The funniest case is the back-story of the 17 Amendment, which required that U.S. senators be chosen by popular vote. As I mentioned in the previous installment, the original plan called for senators to be appoint by the state legislatures. This was part of the Framers' general nervousness about too much democracy and their preference for indirect democracy in which the will of the people would pass through an intermediary of relatively elite decision-makers, like the state legislators. By the latter 19 century, the country had moved on from that idea and was ready to subject the Senate to direct election. An amendment to that effect had been proposed several times, and here's the funny part.
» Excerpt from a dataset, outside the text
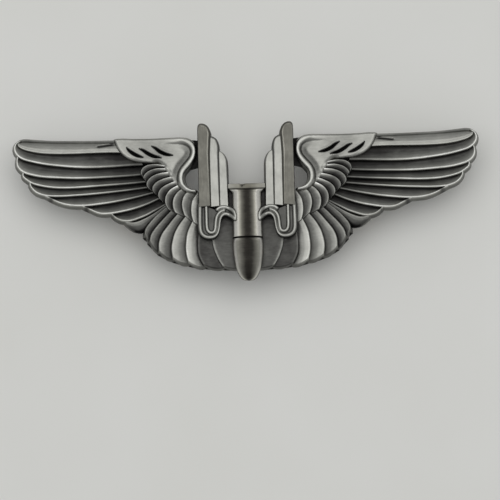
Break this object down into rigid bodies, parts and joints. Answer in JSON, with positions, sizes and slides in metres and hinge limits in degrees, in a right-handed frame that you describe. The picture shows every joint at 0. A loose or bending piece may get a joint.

It kept passing in the House and dying in the U.S. Senate.

The individual states were free to allow the people to vote for senate candidates, and many states had done so, with the understanding that the legislature would appoint the winner of the election.

But by 1900, some legislatures still elected senators based only on a vote of the legislators. So, in the early 20 century, states began petitioning for a constitutional convention that would propose an amendment for election of senators. As the number of states started approaching the two-thirds necessary to force Congress to call a convention, the Senate finally relented in 1912 rather than face the potential chaos of a new constitutional convention that might run wild and propose any number of changes. The 17 Amendment was ratified in 1913.